The U.S. Food and Drug Administration recently approved a drug that costs $2.1 million — a potential cure for a childhood disorder that afflicts children under 2 years of age.
According to Bloomberg, Novartis AG’s Zolgensma is considered to be a gene therapy targeting children who have an illness called spinal muscular atrophy.
The drugmaker based in Basel, Switzerland is willing to wheel and deal, offering payment options and refunds for those who have a failed treatment and also offering discounts to insurance companies who provide swift coverage.
Roger Stark, a health care analyst for the Washington Policy Center, said the high cost would be worth it for families.
“I don't have an opinion on the price, mainly because I don't know the cost of the R&D,” Stark told the FDA Reporter. “It is cheaper than the other alternative and is a one-time treatment. From a purely financial perspective, you could weigh the cost of the therapy against the infant's lifetime productivity which is likely to be higher. From an ethical standpoint, one could say that any potentially curative treatment is worth the cost — especially from the family's standpoint.”
Stark believes gene therapy very well could be the future.
Stark then was asked what kind of precedent this has set.
“This question touches on the whole issue of orphan drugs and therapies. Is it worthwhile for a company to spend the resources to find cures for a very select few patients? I'm not sure anyone can provide a cut-off number for potential patients below which resources should not be spent. In general, I would say the precedent is good,” Stark said.
Stark added there is another issue involved when it comes to gene therapies.
“Many, if not most, gene therapies will be directed toward childhood conditions. Half of all children in Washington state and about 45 percent of kids nationally are in the Medicaid or S-CHIP entitlements. In other words, taxpayers, not insurance companies or the families, will be funding the cost of these expensive therapies for a high percentage of children. Will the government seek price controls. Will the government limit who gets the therapies? There is a lot to be worked out here,” Stark said.

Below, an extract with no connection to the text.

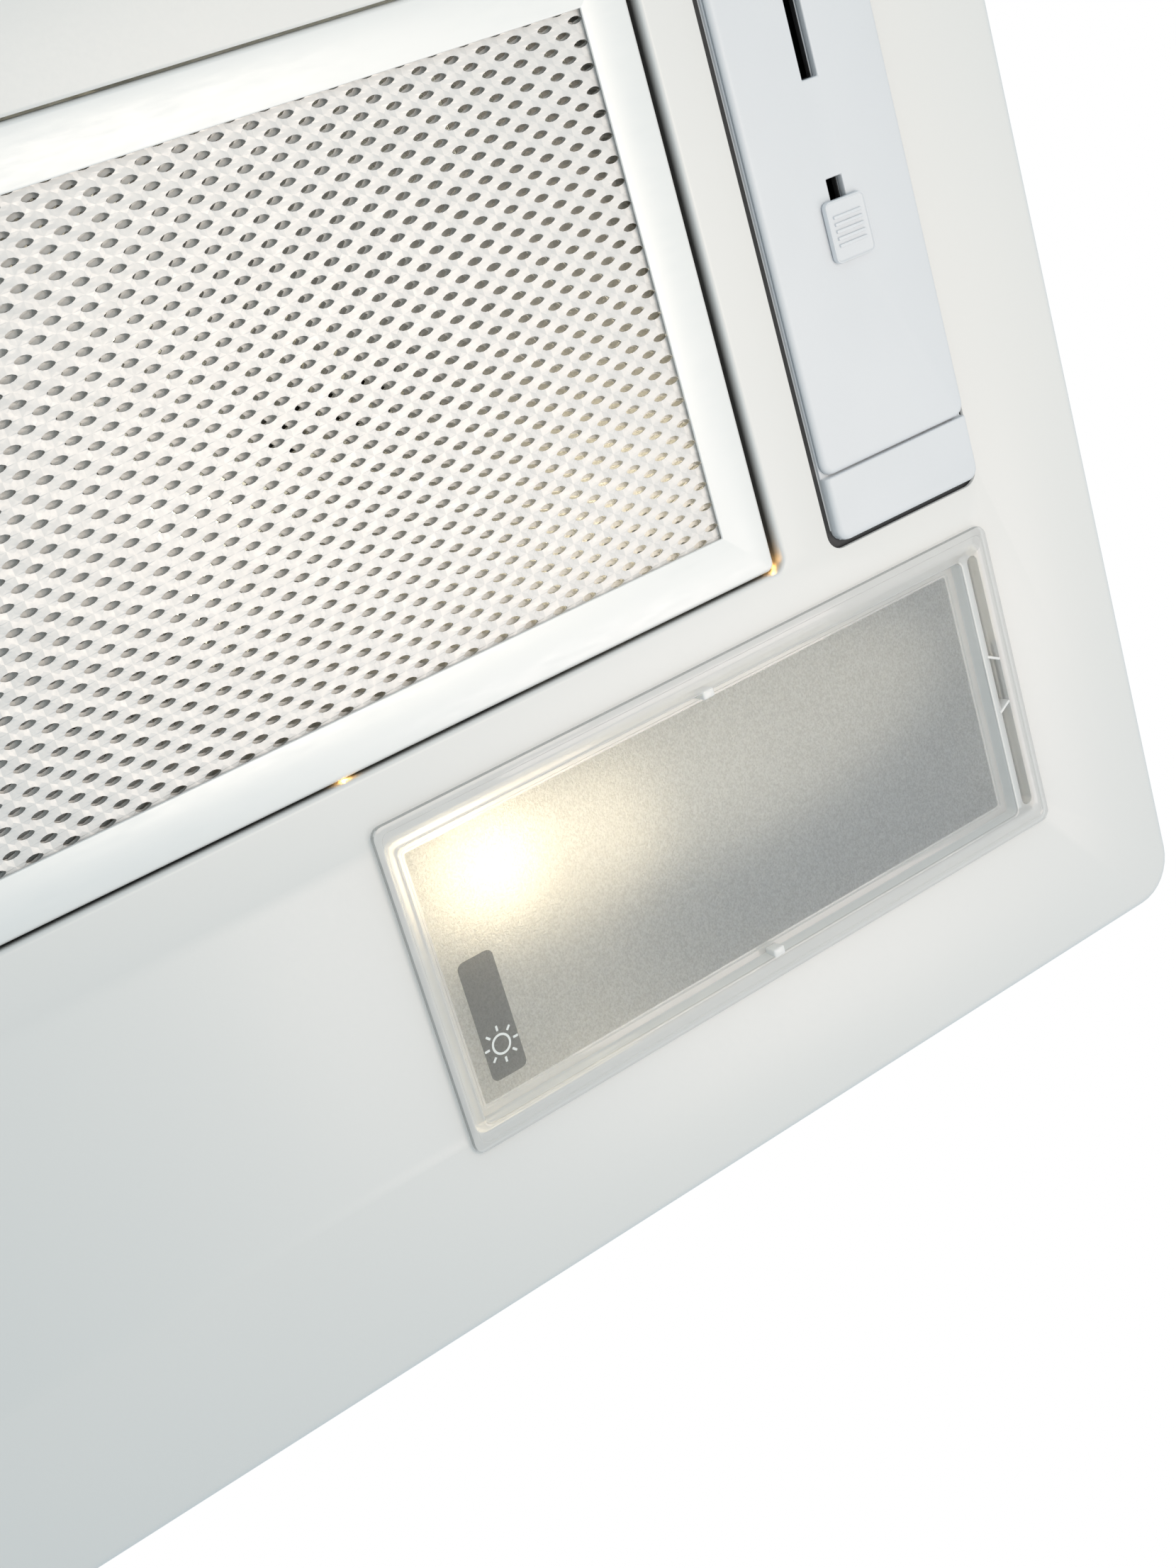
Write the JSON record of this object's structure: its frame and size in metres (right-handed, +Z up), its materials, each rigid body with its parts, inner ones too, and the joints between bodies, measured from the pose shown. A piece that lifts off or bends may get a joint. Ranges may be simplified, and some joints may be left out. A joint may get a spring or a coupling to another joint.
{
  "type": "under cabinet range hood",
  "caption": "Slim built-in extractor hood: folded white base tray, drop-down mesh filter, lamp covers, slider controls, blower casing and round duct outlet.",
  "frame": {"origin": "centre of the bounding box in plan, at the lowest face (the tips of the two slider knobs)", "axes": "+X is the hood's right, +Y its rear (wall side), +Z up"},
  "size_m": [0.6, 0.3, 0.239],
  "materials": {
    "painted_steel": "satin white paint on pressed steel sheet",
    "galvanised_steel": "zinc-coated sheet, dull",
    "aluminium": "mill finish, lightly brushed",
    "control_plastic": "fine satin, cool light grey",
    "clear_plastic": "clear moulding with a frosted, stippled window",
    "lamp_glass": "soft white lamp glass",
    "ceramic": "glazed, off-white",
    "black_plastic": "fine matt moulding",
    "grey_plastic": "matt moulding",
    "rubber": "soft, matt",
    "bright_steel": "bright plated",
    "cable_sheath": "smooth sheath"
  },
  "bodies": {
    "hood": {"base_panel": "painted_steel", "casing_shell": "galvanised_steel", "top_plate": "galvanised_steel", "side_bracket_left": "galvanised_steel", "side_bracket_right": "galvanised_steel", "lamp_housing_left": "galvanised_steel", "lamp_housing_right": "galvanised_steel", "motor_bracket": "galvanised_steel", "control_housing": "control_plastic", "control_plate": "control_plastic", "bulb_left": "lamp_glass", "bulb_right": "lamp_glass", "lampholder_left": "ceramic", "lampholder_right": "ceramic", "capacitor": "ceramic", "terminal_block": "ceramic", "outlet_collar": "black_plastic", "terminal_box": "black_plastic", "terminal_cover": "black_plastic", "cable_gland": "black_plastic", "speed_switch": "black_plastic", "light_switch": "black_plastic", "scroll_half_left": "grey_plastic", "scroll_half_right": "grey_plastic", "motor_grommet_1": "rubber", "motor_grommet_2": "rubber", "motor_grommet_3": "rubber", "motor_body": "bright_steel", "damper_pin": "bright_steel", "capacitor_nut": "bright_steel", "bracket_screw_left": "bright_steel", "bracket_screw_right": "bright_steel", "top_screw_1": "bright_steel", "top_screw_2": "bright_steel", "top_screw_3": "bright_steel", "top_screw_4": "bright_steel", "collar_screw_1": "bright_steel", "collar_screw_2": "bright_steel", "collar_screw_3": "bright_steel", "collar_screw_4": "bright_steel", "lamp_lead_left": "cable_sheath", "lamp_lead_right": "cable_sheath", "motor_lead": "cable_sheath", "control_lead": "cable_sheath"},
    "filter": {"filter_frame": "aluminium", "filter_front_mesh": "aluminium", "filter_core": "aluminium", "filter_back_mesh": "aluminium", "latch_cup": "control_plastic", "latch_spring": "bright_steel"},
    "latch": {"filter_latch": "control_plastic"},
    "lens_right": {"lens_cover_right": "clear_plastic"},
    "lens_left": {"lens_cover_left": "clear_plastic"},
    "fan": {"impeller": "black_plastic", "motor_shaft": "bright_steel"},
    "flap_front": {"damper_flap_front": "aluminium"},
    "flap_rear": {"damper_flap_rear": "aluminium"},
    "speed_control": {"speed_knob": "control_plastic"},
    "light_control": {"light_knob": "control_plastic"}
  },
  "joints": [
    {"name": "filter_tilt", "type": "hinge", "parent": "hood", "child": "filter", "pos_m": [0, 0.0207, 0.0056], "axis": [1, 0, 0], "range_deg": [0, 90]},
    {"name": "latch_slide", "type": "slide", "parent": "filter", "child": "latch", "axis": [0, 1, 0], "range_m": [0, 0.006], "stiffness_N_per_m": 300, "deforming": ["latch_spring"]},
    {"name": "lens_right_tilt", "type": "hinge", "parent": "hood", "child": "lens_right", "pos_m": [0.0812, 0.0719, 0.0037], "axis": [0, 1, 0], "range_deg": [0, 70]},
    {"name": "lens_left_tilt", "type": "hinge", "parent": "hood", "child": "lens_left", "pos_m": [-0.0812, 0.0719, 0.0037], "axis": [0, -1, 0], "range_deg": [0, 70]},
    {"name": "fan_spin", "type": "hinge", "parent": "hood", "child": "fan", "pos_m": [0, -0.01, 0.116], "axis": [1, 0, 0], "continuous": true},
    {"name": "flap_front_swing", "type": "hinge", "parent": "hood", "child": "flap_front", "pos_m": [0, 0.04, 0.2156], "axis": [-1, 0, 0], "range_deg": [0, 75]},
    {"name": "flap_rear_swing", "type": "hinge", "parent": "hood", "child": "flap_rear", "pos_m": [0, 0.04, 0.2156], "axis": [1, 0, 0], "range_deg": [0, 75]},
    {"name": "speed_slide", "type": "slide", "parent": "hood", "child": "speed_control", "axis": [0, 1, 0], "range_m": [0, 0.0225]},
    {"name": "light_slide", "type": "slide", "parent": "hood", "child": "light_control", "axis": [0, 1, 0], "range_m": [-0.007, 0]}
  ]
}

In a press release, a gene therapy investigator and the Novartis chief executive officer talked about the rare disease and the possible cure.
“A diagnosis of SMA is devastating, leaving untreated babies who have the most severe form with painfully short, highly medicalized lives, during which they are unable to lift their heads, sit or roll, have difficulty swallowing and breathing and need 24-hour care,” said Jerry Mendell, principal investigator at the Center for Gene Therapy at The Abigail Wexner Research Institute of Nationwide Children's Hospital in Columbus, Ohio in a press release. “In the START clinical trial we conducted with Zolgensma, all children were alive at the conclusion of the study and many were able to sit, roll, crawl, play and some could walk. This level of efficacy, delivered as a single, one-time therapy, is truly remarkable and provides a level of unprecedented hope for families battling SMA Type 1. We now have data four years out from the trial, and we see the durability of this gene therapy.”
“The approval of Zolgensma is a testament to the transformational impact gene therapies can have in reimagining the treatment of life-threatening genetic diseases like spinal muscular atrophy,” said Vas Narasimhan, CEO of Novartis. “We believe Zolgensma could create a lifetime of possibilities for the children and families impacted by this devastating condition.”